Ravi August 3, 2013 um 10:36 am

Let’s not forget that Amazon earned and continues to earn their ebook market share through excellent customer service, not just pricing. From what I recall, B&N (who otherwise would be a stronger competitor for Amazon) is particularly bad on that front.

A Reader August 3, 2013 um 11:02 am

This reminds me of the breakup of Bell Telephone decades ago. Consumers wanted more choice because they thought the big Bell monopoly was ripping everybody off and limiting competition in the marketplace. Now Apple is the big name and everybody wants to attack them for doing what businesses do…they make contracts with other companies in ways that benefit them. Wal-Mart, for example, has a history of price-fixing in a way by forcing manufacturers to accept what Wal-Mart wants to pay, with the end game for Wal-Mart being to control prices and gain market share by putting smaller businesses out of business who can’t create the small model for themselves and survive. The breaking up of Bell really hasn’t worked too well for most customers. More competition, but nonetheless, prices continue to rise. Call me cynical perhaps…

Thomas August 3, 2013 um 3:45 pm

Unless I’m mistaken, the restrictions on Bell were removed decades ago and AT&T had since bought back a lot of their subsidiaries. Also, telcos are legal monopolies, in that they contract with governments to supply service to given area.
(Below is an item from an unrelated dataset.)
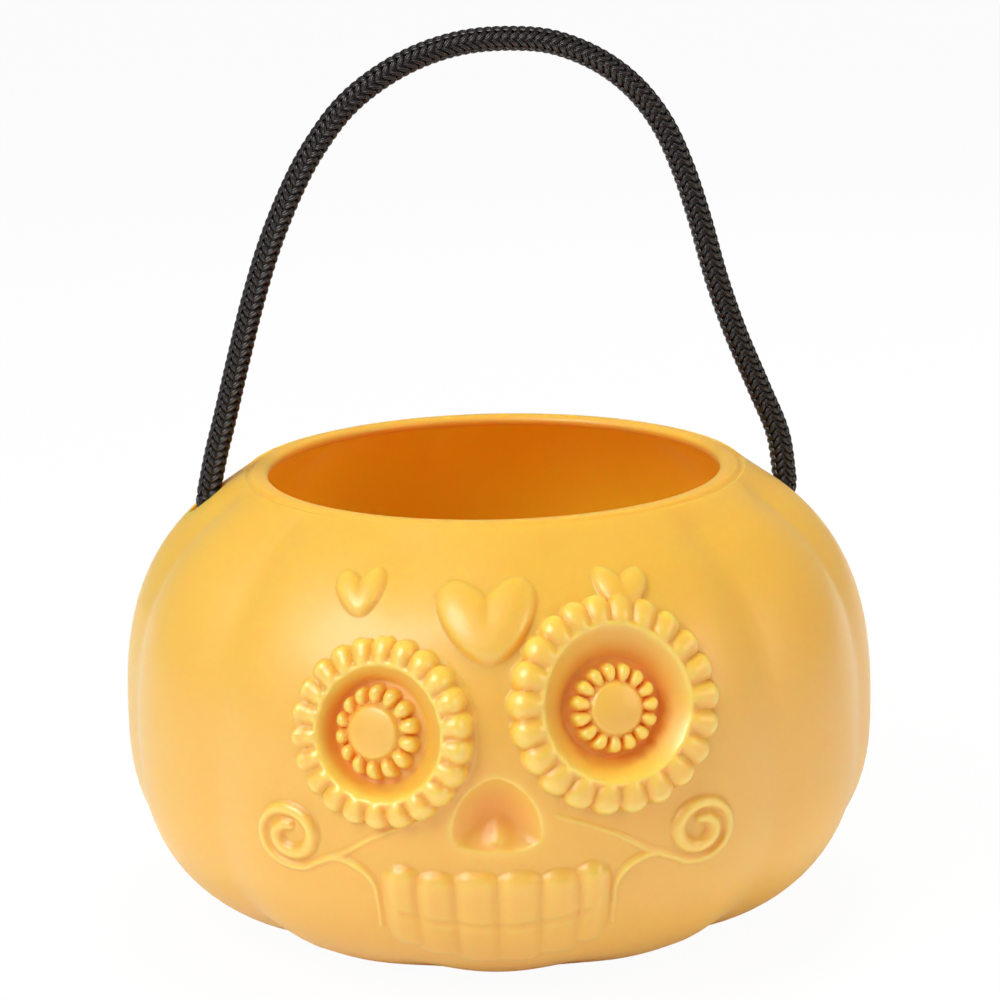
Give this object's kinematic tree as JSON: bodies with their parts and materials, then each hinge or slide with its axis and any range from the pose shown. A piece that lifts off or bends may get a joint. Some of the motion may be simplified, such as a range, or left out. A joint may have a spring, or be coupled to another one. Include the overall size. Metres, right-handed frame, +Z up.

That doesn’t have anything to do with the retail business.

Second, there’s a big difference between Walmart’s actions (using their position as a large retailer to force suppliers to lower prices) and Apple’s (conspiring with five publishers to raise prices on ebooks and require all other retailers to sell for that price).

Nate Hoffelder August 3, 2013 um 4:02 pm

I think what happened was that Verizon bought up other Baby Bells and reconstituted about 80% of AT&T. And then they changed their name, I think.